Items to Be Aware of

To ensure the full increased GST tax exemption of up to $5 million is available to use for transfers in 2011 and 2012, it is essential that transfers made in 2010 either directly to grandchildren or in certain trusts for their benefit are properly reported on 2010 gift tax returns. Taxpayers who fail to “opt out” of the automatic allocation of GST exemption for certain lifetime transfers made in 2010 may inadvertently use some of the increased GST exemption on transfers that would not have been subject to a GST tax because of the zero GST tax rate applicable in 2010.

Individuals considering gifts in 2011 and 2012 also should be aware that, because of the way federal estate tax liability is computed, a portion of the benefit of sheltering transfers under the new $5 million gift tax exemption could be “recaptured.” That is to say that the estate tax on the remaining portion of the estate may be higher than it otherwise would have been had the gifts not been made. This technical glitch may be fixed before 2013. But even if it is not, in most circumstances it will still have made sense to have taken advantage of the increased gift and GST tax exemptions under the 2010 Tax Act.

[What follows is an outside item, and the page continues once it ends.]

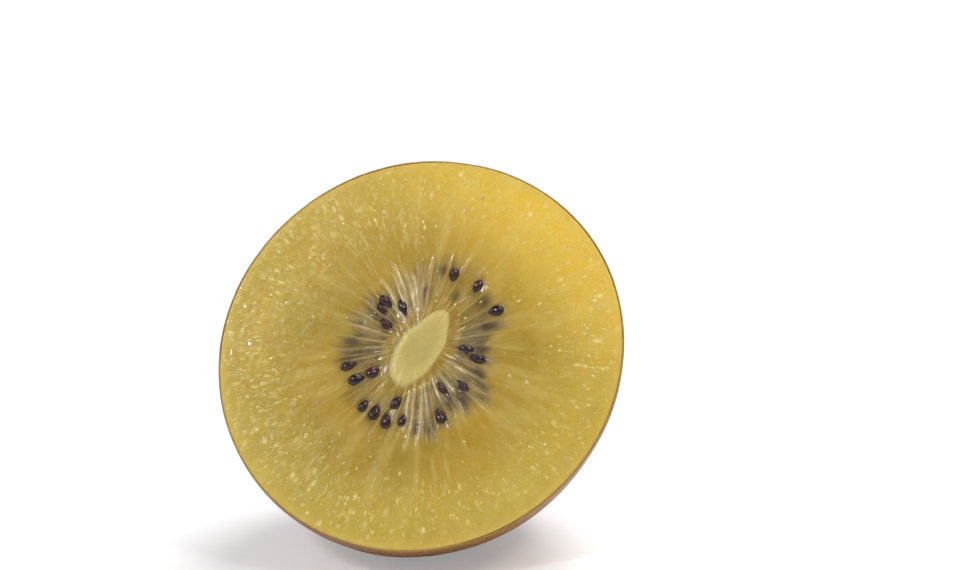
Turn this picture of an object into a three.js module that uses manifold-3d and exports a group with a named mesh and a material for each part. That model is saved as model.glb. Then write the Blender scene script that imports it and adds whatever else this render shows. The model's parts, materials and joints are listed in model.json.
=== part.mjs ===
// Half of a golden kiwi fruit, cut straight across the middle. It lies on its skin on a small flat spot,
// with the cut face tilted up towards -Y. Millimetres, +Z up. The origin is on the surface it rests on,
// under the middle of its bounding box.
import * as THREE from "three";
import { mergeVertices } from "three/addons/utils/BufferGeometryUtils.js";
import Module from "manifold-3d";

const wasm = await Module();
wasm.setup();

// Driving dimensions, in millimetres and degrees.
const fruit = {
  cutLongRadius: 25.8, // the cut is a slightly flattened round
  cutShortRadius: 24.0,
  halfLength: 33.5, // from the cut to the stem end
  roundness: 2.17, // exponent of the outline, 2 would be an ellipse
  shoulder: 0.052, // how much fuller the stem end is than a plain rounded outline
  dimpleRadius: 7.5, // the shallow hollow round the stem scar
  dimpleDepth: 1.1,
};
const pose = {
  faceTilt: 25, // how far the cut face looks up from the horizontal
  roll: 37, // the cut's long radius from the horizontal, seen from the front
  flatDepth: 0.72, // how far the weight presses the underside flat
};
const skinThickness = 0.6;
const gap = 0.3; // clearance between neighbouring pieces
const core = {
  longRadius: 6.1,
  shortRadius: 2.9,
  depth: 23,
  angle: 57, // its long radius from the horizontal, seen from the front
  rise: 0.9, // its centre above the middle of the cut
};
const locules = {
  count: 36, // narrow seed chambers, all round the core
  longReach: 12.8, // how far they reach from the core's centre
  shortReach: 9.4,
  coreClearance: 0.9,
  width: 0.7,
  depth: 0.4,
};
const seeds = {
  length: 2.0,
  width: 1.3,
  thickness: 1.0,
  sunk: 0.12, // centre of a seed below the cut
  ringLongRadius: 10.8,
  ringShortRadius: 7.2,
  angleJitter: 2.0,
  ringJitter: 0.03,
  turnJitter: 14,
  drawSeed: 7,
};
// The rows of seeds round the core: their share of the ring's radius, and the chambers whose seed the cut
// lays bare, counter-clockwise from the core's long radius as seen from the front.
const seedRows = [
  { share: 0.72, bare: "......#..#.....#...#....#.....#....." },
  { share: 0.95, bare: "##.....##......#.###......#..#......" },
  { share: 1.1, bare: "..............#........#..........#." },
];
const scar = {
  sepals: 6,
  tipRadius: 5.2,
  notchRadius: 3.1,
  thickness: 0.7,
  buttonRadius: 2.1,
  buttonHeight: 1.5,
  drawSeed: 3,
};
const facets = { round: 60, outline: 15, core: 28, groove: 6, seed: 8 };

const meanRadius = (fruit.cutLongRadius + fruit.cutShortRadius) / 2;
const radians = THREE.MathUtils.degToRad;
const toMatrix = (x, y, z, origin) => new THREE.Matrix4().makeBasis(x, y, z).setPosition(origin);

// A repeatable draw between -1 and 1.
function draws(seed) {
  let state = seed;
  return () => {
    state = (state * 1664525 + 1013904223) % 4294967296;
    return (state / 4294967296) * 2 - 1;
  };
}

// A closed geometry, placed by a matrix, as a solid that can be joined and cut.
function solid(geometry, matrix) {
  const placed = geometry.clone();
  placed.deleteAttribute("normal");
  placed.deleteAttribute("uv");
  if (matrix) placed.applyMatrix4(matrix);
  const merged = mergeVertices(placed.index ? placed.toNonIndexed() : placed, 1e-4);
  const made = new wasm.Manifold(
    new wasm.Mesh({
      numProp: 3,
      vertProperties: merged.attributes.position.array,
      triVerts: new Uint32Array(merged.index.array),
    }),
  );
  return made;
}

// A finished solid as a named mesh.
function meshOf(name, made, material) {
  const { vertProperties, triVerts } = made.getMesh();
  const geometry = new THREE.BufferGeometry()
    .setAttribute("position", new THREE.BufferAttribute(vertProperties, 3))
    .setIndex(new THREE.BufferAttribute(triVerts, 1));
  geometry.computeVertexNormals();
  const mesh = new THREE.Mesh(geometry, material);
  mesh.name = name;
  return mesh;
}

// The fruit's outline from the stem end to the cut: x is the distance from the axis, y the place on it.
function outlinePoint(share) {
  const turn = (share * Math.PI) / 2;
  const along = Math.cos(turn) ** (2 / fruit.roundness);
  const out = Math.sin(turn) ** (2 / fruit.roundness);
  const radius = meanRadius * out * (1 + fruit.shoulder * along);
  const dimple = 1 - THREE.MathUtils.smoothstep(radius, 0, fruit.dimpleRadius);
  return new THREE.Vector2(radius, -fruit.halfLength * along + fruit.dimpleDepth * dimple);
}

// The outline moved outwards by an offset, or inwards where it is negative.
function offsetOutline(offset) {
  const step = 1e-3;
  const points = [];
  for (let i = 0; i <= facets.outline; i++) {
    const share = i / facets.outline;
    const here = outlinePoint(share);
    const ahead = outlinePoint(Math.min(1, share + step)).sub(outlinePoint(Math.max(0, share - step)));
    const outward = new THREE.Vector2(ahead.y, -ahead.x).normalize();
    if (i === 0) outward.set(0, -1);
    if (i === facets.outline) outward.set(1, 0);
    points.push(here.add(outward.multiplyScalar(offset)));
  }
  points[0].x = 0;
  return points;
}

// The fruit's own frame: x along the cut's long radius, y out of the cut face, z along its short radius.
const tilt = radians(pose.faceTilt);
const right = new THREE.Vector3(1, 0, 0);
const upFace = new THREE.Vector3(0, Math.sin(tilt), Math.cos(tilt));
const outFace = new THREE.Vector3().crossVectors(right, upFace);
function facePlace(degrees, origin = new THREE.Vector3()) {
  const long = right.clone().multiplyScalar(Math.cos(radians(degrees)));
  long.addScaledVector(upFace, Math.sin(radians(degrees)));
  return toMatrix(long, outFace, new THREE.Vector3().crossVectors(long, outFace), origin);
}

// A body of the fruit's shape, its surface moved by an offset, running past the cut.
const pastCut = 3;
function fruitGeometry(offset) {
  const points = offsetOutline(offset);
  const rim = points[points.length - 1].x;
  points.push(new THREE.Vector2(rim, pastCut), new THREE.Vector2(0, pastCut));
  const geometry = new THREE.LatheGeometry(points, facets.round);
  return geometry.scale(fruit.cutLongRadius / meanRadius, 1, fruit.cutShortRadius / meanRadius);
}

// The cut's centre stands where the lowest point of the round body would be flatDepth under the surface.
const hanging = fruitGeometry(0).applyMatrix4(facePlace(pose.roll));
hanging.computeBoundingBox();
const cutCentre = new THREE.Vector3(0, 0, -hanging.boundingBox.min.z - pose.flatDepth);
const bodyPlace = facePlace(pose.roll, cutCentre);

// A large block whose top face is at the given height, to press a body flat.
function ground(height) {
  const side = 200;
  const block = new THREE.BoxGeometry(side, side, side);
  return solid(block, new THREE.Matrix4().makeTranslation(0, 0, height - side / 2));
}

// A large block in front of the cut face.
function frontBlock() {
  const side = 200;
  const block = new THREE.BoxGeometry(side, side, side).translate(0, side / 2, 0);
  return solid(block, facePlace(0, cutCentre));
}

const pressedBody = (inset) => solid(fruitGeometry(-inset), bodyPlace).subtract(ground(inset));

// The core's own frame: x along its long radius, y out of the cut face.
const coreCentre = cutCentre.clone().addScaledVector(upFace, core.rise);
const corePlace = facePlace(core.angle, coreCentre);

// A tapering column that ends in a round tip inside the fruit.
function coreSolid(clearance) {
  const points = [new THREE.Vector2(0, -core.depth - clearance)];
  const steps = 8;
  for (let i = 1; i <= steps; i++) {
    const share = i / steps;
    const radius = Math.sin((share * Math.PI) / 2) ** 0.7;
    points.push(new THREE.Vector2(radius, -(core.depth + clearance) * (1 - share)));
  }
  points.push(new THREE.Vector2(1, pastCut), new THREE.Vector2(0, pastCut));
  const column = new THREE.LatheGeometry(points, facets.core);
  column.scale(core.longRadius + clearance, 1, core.shortRadius + clearance);
  return solid(column, corePlace);
}

// Distance from the core's centre to an ellipse round it, in the direction of an angle from its long radius.
function reach(longRadius, shortRadius, angle) {
  return 1 / Math.hypot(Math.cos(angle) / longRadius, Math.sin(angle) / shortRadius);
}

// A point on the cut face, at a distance and angle from the core, with x pointing away from the core.
function faceSpot(distance, angle, turn, height) {
  const spot = new THREE.Matrix4().makeRotationY(angle);
  spot.multiply(new THREE.Matrix4().makeTranslation(distance, height, 0));
  spot.multiply(new THREE.Matrix4().makeRotationY(turn));
  return corePlace.clone().multiply(spot);
}

const loculeAngle = (index) => (index / locules.count) * 2 * Math.PI;

// One narrow groove for each seed chamber, from the core's edge outwards.
function groove(index) {
  const angle = loculeAngle(index + 0.5);
  const from = reach(core.longRadius, core.shortRadius, angle) + locules.coreClearance;
  const to = reach(locules.longReach, locules.shortReach, angle);
  const shape = new THREE.SphereGeometry(1, facets.groove, facets.groove);
  shape.scale((to - from) / 2, locules.depth, locules.width / 2);
  return solid(shape, faceSpot((from + to) / 2, angle, 0, 0));
}

// A flat drop, its pointed end towards the core.
function seedGeometry() {
  const points = [];
  for (let i = 0; i <= facets.seed; i++) {
    const share = i / facets.seed;
    const turn = share * Math.PI;
    const radius = Math.sin(turn) * (0.72 + 0.28 * Math.sin(turn - Math.PI / 3));
    points.push(new THREE.Vector2(Math.max(0, radius), -Math.cos(turn)));
  }
  points[0].x = 0;
  points[facets.seed].x = 0;
  const drop = new THREE.LatheGeometry(points, facets.seed).rotateZ(-Math.PI / 2);
  return drop.scale(seeds.length / 2, seeds.thickness / 2, seeds.width / 2);
}

// Every seed that the cut lays bare, in its chamber and row.
function seedSolids() {
  const draw = draws(seeds.drawSeed);
  const made = [];
  for (const row of seedRows)
    for (let index = 0; index < locules.count; index++) {
      const angle = loculeAngle(index) + radians(draw() * seeds.angleJitter);
      const share = row.share + draw() * seeds.ringJitter;
      const turn = radians(draw() * seeds.turnJitter);
      if (row.bare[index] !== "#") continue;
      const distance = share * reach(seeds.ringLongRadius, seeds.ringShortRadius, angle);
      made.push(solid(seedGeometry(), faceSpot(distance, angle, turn, -seeds.sunk)));
    }
  return made;
}

const joined = (solids) => solids.reduce((whole, piece) => whole.add(piece));

const skinSolid = () => pressedBody(0).subtract(pressedBody(skinThickness)).subtract(frontBlock());

function fleshSolid() {
  const grooves = [];
  for (let index = 0; index < locules.count; index++) grooves.push(groove(index));
  const body = pressedBody(skinThickness + gap).subtract(frontBlock());
  return body.subtract(coreSolid(gap)).subtract(joined(grooves)).add(joined(seedSolids()));
}

// A ragged star, as the dried sepals leave round the stem.
function sepalOutline() {
  const draw = draws(scar.drawSeed);
  const shape = new THREE.Shape();
  const corners = scar.sepals * 4;
  for (let i = 0; i < corners; i++) {
    const angle = ((i + 0.3 * draw()) / corners) * 2 * Math.PI;
    const wave = (1 + Math.cos((i / 4) * 2 * Math.PI)) / 2;
    const radius = scar.notchRadius + (scar.tipRadius - scar.notchRadius) * wave * (1 + 0.18 * draw());
    const point = [radius * Math.cos(angle), radius * Math.sin(angle)];
    if (i === 0) shape.moveTo(...point);
    else shape.lineTo(...point);
  }
  shape.closePath();
  return shape;
}

// The dried sepals follow the hollow at the stem end, round the woody stub of the stem.
function scarSolid() {
  const prism = new THREE.ExtrudeGeometry(sepalOutline(), { depth: 12, bevelEnabled: false });
  prism.rotateX(Math.PI / 2).translate(0, -fruit.halfLength + 6, 0);
  const sepals = solid(fruitGeometry(gap + scar.thickness), bodyPlace)
    .subtract(solid(fruitGeometry(gap), bodyPlace))
    .intersect(solid(prism, bodyPlace));
  const foot = -fruit.halfLength + fruit.dimpleDepth - gap - scar.thickness / 2;
  const stub = [
    new THREE.Vector2(0, foot - scar.buttonHeight),
    new THREE.Vector2(scar.buttonRadius * 0.55, foot - scar.buttonHeight),
    new THREE.Vector2(scar.buttonRadius * 0.85, foot - scar.buttonHeight * 0.7),
    new THREE.Vector2(scar.buttonRadius, foot),
    new THREE.Vector2(0, foot),
  ];
  return sepals.add(solid(new THREE.LatheGeometry(stub, 14), bodyPlace));
}

const looks = {
  skin: new THREE.MeshStandardMaterial({ color: 0xb27b3f, roughness: 0.5, metalness: 0 }),
  flesh: new THREE.MeshStandardMaterial({ color: 0xd2b04a, roughness: 0.35, metalness: 0 }),
  core: new THREE.MeshStandardMaterial({ color: 0xdccb83, roughness: 0.45, metalness: 0 }),
  scar: new THREE.MeshStandardMaterial({ color: 0x5b4028, roughness: 0.85, metalness: 0 }),
};

const kiwi = new THREE.Group();
kiwi.add(meshOf("skin", skinSolid(), looks.skin));
kiwi.add(meshOf("flesh", fleshSolid(), looks.flesh));
kiwi.add(meshOf("core", coreSolid(0).subtract(frontBlock()), looks.core));
kiwi.add(meshOf("stem_scar", scarSolid(), looks.scar));

// The origin goes under the middle of the whole.
const middle = new THREE.Box3().setFromObject(kiwi).getCenter(new THREE.Vector3());
kiwi.position.set(-middle.x, -middle.y, 0);

export default kiwi;
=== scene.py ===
import json
import math
import random

import bmesh
import bpy
import numpy as np
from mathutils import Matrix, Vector, noise


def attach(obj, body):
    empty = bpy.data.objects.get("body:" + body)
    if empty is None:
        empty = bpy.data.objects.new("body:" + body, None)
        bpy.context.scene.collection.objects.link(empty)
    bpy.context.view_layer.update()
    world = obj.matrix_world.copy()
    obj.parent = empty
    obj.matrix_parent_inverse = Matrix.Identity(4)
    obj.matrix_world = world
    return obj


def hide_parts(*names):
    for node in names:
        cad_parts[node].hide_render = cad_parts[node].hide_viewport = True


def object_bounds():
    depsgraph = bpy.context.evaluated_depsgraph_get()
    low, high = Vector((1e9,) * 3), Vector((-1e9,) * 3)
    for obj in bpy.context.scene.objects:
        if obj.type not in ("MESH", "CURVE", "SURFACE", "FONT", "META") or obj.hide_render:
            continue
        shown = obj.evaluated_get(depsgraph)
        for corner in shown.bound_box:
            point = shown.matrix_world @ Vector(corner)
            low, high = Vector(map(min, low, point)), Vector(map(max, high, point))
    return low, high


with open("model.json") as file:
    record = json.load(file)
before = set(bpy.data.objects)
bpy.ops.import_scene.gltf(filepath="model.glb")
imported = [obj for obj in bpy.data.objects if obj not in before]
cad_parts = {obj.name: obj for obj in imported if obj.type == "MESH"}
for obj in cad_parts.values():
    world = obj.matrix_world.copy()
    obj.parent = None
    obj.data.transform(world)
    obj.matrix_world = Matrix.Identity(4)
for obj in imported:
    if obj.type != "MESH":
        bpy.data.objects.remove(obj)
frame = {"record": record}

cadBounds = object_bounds()
mm = 0.001

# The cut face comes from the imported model: x to the right, y up the face, z out of it.
cutMount = next(m for m in frame["record"]["mounts"] if m["name"] == "cut_face")
cutCentre = np.array(cutMount["pos_m"])
outFace = np.array(cutMount["axis"]) / np.linalg.norm(cutMount["axis"])
rightFace = np.array((1.0, 0.0, 0.0))
upFace = np.cross(outFace, rightFace)
faceFrame = np.stack((rightFace, upFace, outFace))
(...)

Finally, a few states still impose gift taxes. So in the zeal to take advantage of the increased federal gift tax exemption, the application of state gift tax should be checked to avoid surprise.

Conclusion

  • The changes introduced by the new tax law, and the uncertainty about the transfer tax system beyond 2012, make it important to re-assess existing estate plans and understand how changes in the law could impact those plans, especially those with tax-denominated formula dispositions.  
  • The increased gift and GST tax exemptions provide major planning opportunities in 2011 and 2012 that may not be available in later years. The amount of wealth that may be transferred out of one’s estate today because of the increased exemptions may be enhanced or “leveraged” through various planning techniques that benefit from today’s low interest rate environment.